Shane puts his 'girl trouble' down to what he'd call his
'physical handicaps' - big ears and what were the worst set of
front teeth this side of Jerry Dammers until a couple of weeks
ago when he had them capped.
"You can't really let that sort of thing handicap you. I
mean if you have the sort of handicaps that I had then you're
always going to be the sort of kid who gets pushed around at
school by the big blokes.
"I never always had bad teeth, but I got pissed down the Red
Cow one night seeing the 101'ers with a mate. We came out really
drunk and he said that he'd give me a lift home on the back of
his bike, but I tried to get off while he was still moving and I
broke all my teeth on Hammersmith Road!
"I suppose I was always made to feel like a bit of a wanker
at school and I always found it hard to pick up girls at discos
'cause I was so ugly.
"I mean, the punk thing fuckin' changed my life. It didn't
matter that I was ugly. Know what I mean? Nothing mattered.

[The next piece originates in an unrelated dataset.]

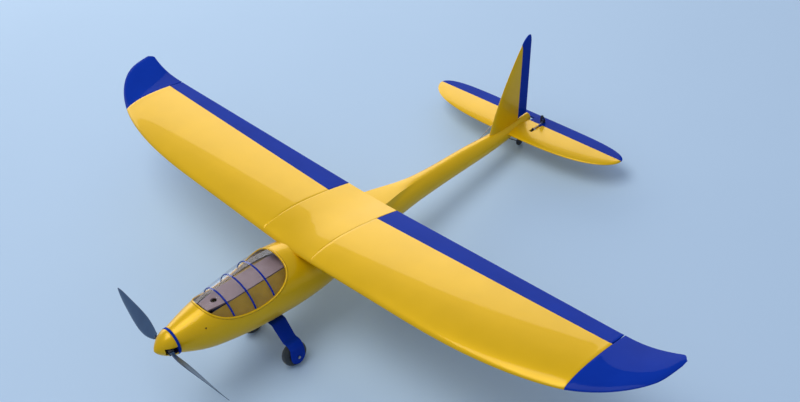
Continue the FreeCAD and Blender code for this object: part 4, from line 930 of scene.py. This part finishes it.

It
was good.
"But I still hate all that shit about whether or not you're
short or tall or ugly or you look like something from Austin
Reid!"
The interview over, Shane and I were to make our way out of
Shanne's flat for the short journey across a couple of
backstreets back to his place.
That was the original plan, until we ran into a spot of trouble
courtesy of a gang of last year's mondo-bondage punk crew,
seemingly intent on smashing Guinness bottles over our heads.
But then Shane - the original punk-turned-ted-cum-punk - had the
indecency to ask why he got the reply "You two look like
Mods to us!" Sometimes you just can't win.